Chronic Pain
Chronic Pain
What is Chronic Pain?
Chronic pain is a kind of pain that keeps coming back or lasts a long time, usually more than three to six months.
It’s different from the quick pain (acute pain) you feel when you hurt yourself or are sick, which warns you of injury and goes away after a while.
Chronic pain stays even after the injury or sickness is gone and can last for months or even longer.
Chronic Pain & Mental Health
In our experience, patients with chronic pain are more likely to have mental health difficulties including depression, anxiety, and stress.
The reality is that constant pain can make you feel very down, angry, or hopeless. And if this constant pain and restriction stops you from doing social activities, then it can make you feel lonely.
The great challenge is that chronic pain and mental health can work in tandem to add to your burden; sometimes, pain can make mental health worse, and then poor mental health can make the pain worse too. Your mental state can change how you feel pain.
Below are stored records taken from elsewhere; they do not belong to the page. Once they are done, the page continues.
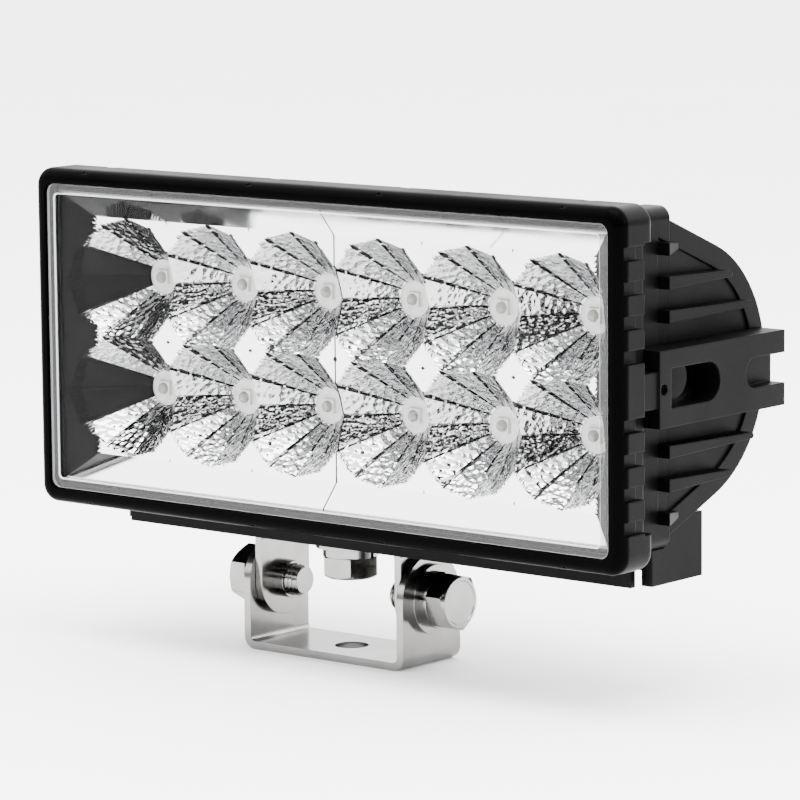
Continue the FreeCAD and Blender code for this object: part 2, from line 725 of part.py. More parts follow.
def make_reflector(side, label):
    wall, outer_x = "dims.reflector_wall", "dims.mouth_width / 2 - 0.3"
    outer_z = "dims.mouth_height / 2 - 0.3"
    seam = "dims.module_gap / 2"
    frame = block(side_span(side, seam, outer_x), ("dims.rim_front", wall), (f"-({outer_z})", outer_z))
    slope = "(dims.cup_rim - dims.cup_throat) / dims.cup_depth"
    shells = [cone(f"dims.cup_rim + {wall}", f"dims.cup_throat + {wall}", "dims.cup_depth", "y", x, "0", z)
              for x, z in cup_centres(side)]
    front_zone = block(side_span(side, seam, outer_x), ("-1", "dims.mouth_depth - 0.3"),
                       (f"-({outer_z})", outer_z))
    deep_zone = block(side_span(side, seam, "dims.well_width / 2 - 0.3"), ("-1", "dims.cup_depth + 1"),
                      ("-dims.well_height / 2 + 0.3", "dims.well_height / 2 - 0.3"))
    moulding = fuse(frame, overlap(fuse(*shells), fuse(front_zone, deep_zone)))
    tray = doc.addObject("Part::Wedge", "DeckHollow")
    bind(tray, Ymin="dims.rim_front - 0.01", Ymax="0",
         Xmin="-dims.rim_inner_width / 2", Xmax="dims.rim_inner_width / 2",
         Zmin="-dims.rim_inner_height / 2", Zmax="dims.rim_inner_height / 2",
         X2min="-dims.deck_width / 2", X2max="dims.deck_width / 2",
         Z2min="-dims.deck_height / 2", Z2max="dims.deck_height / 2")
    cups = [cone(f"dims.cup_rim + 2 * {slope}", f"dims.cup_throat - 1 * {slope}", "dims.cup_depth + 3", "y",
                 x, "-2", z) for x, z in cup_centres(side)]
    finish(cut(moulding, tray, *cups), label)


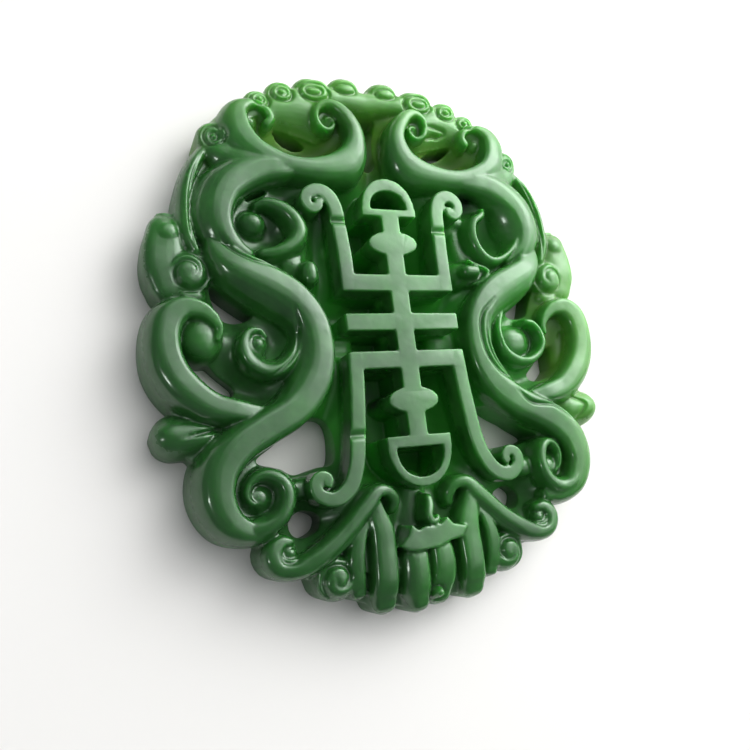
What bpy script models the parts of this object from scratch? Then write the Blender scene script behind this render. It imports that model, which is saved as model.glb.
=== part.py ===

For example, if you are stressed or anxious, you might feel the pain more; and when you are stressed or anxious, it can be much harder to handle or treat your pain.
How we approach chronic pain
At The Pain Clinic, our holistic paradigm, our wisdom that the chronic pain experience is far more than physical, certainly far more than a diagnosis, things that we treat the patient as a whole, in line with their goals and aspirations, which in our experience, involves treatment of the physical pain, as well as the mental health burden.
Some cost‐effective simple techniques, like meditation, deep breathing, yoga, or just talking to someone, perhaps as part of a support group, are all highly effective in assisting our patients on their mental health and chronic pain journey.
Handling chronic pain well usually means taking care of both the body and the mind.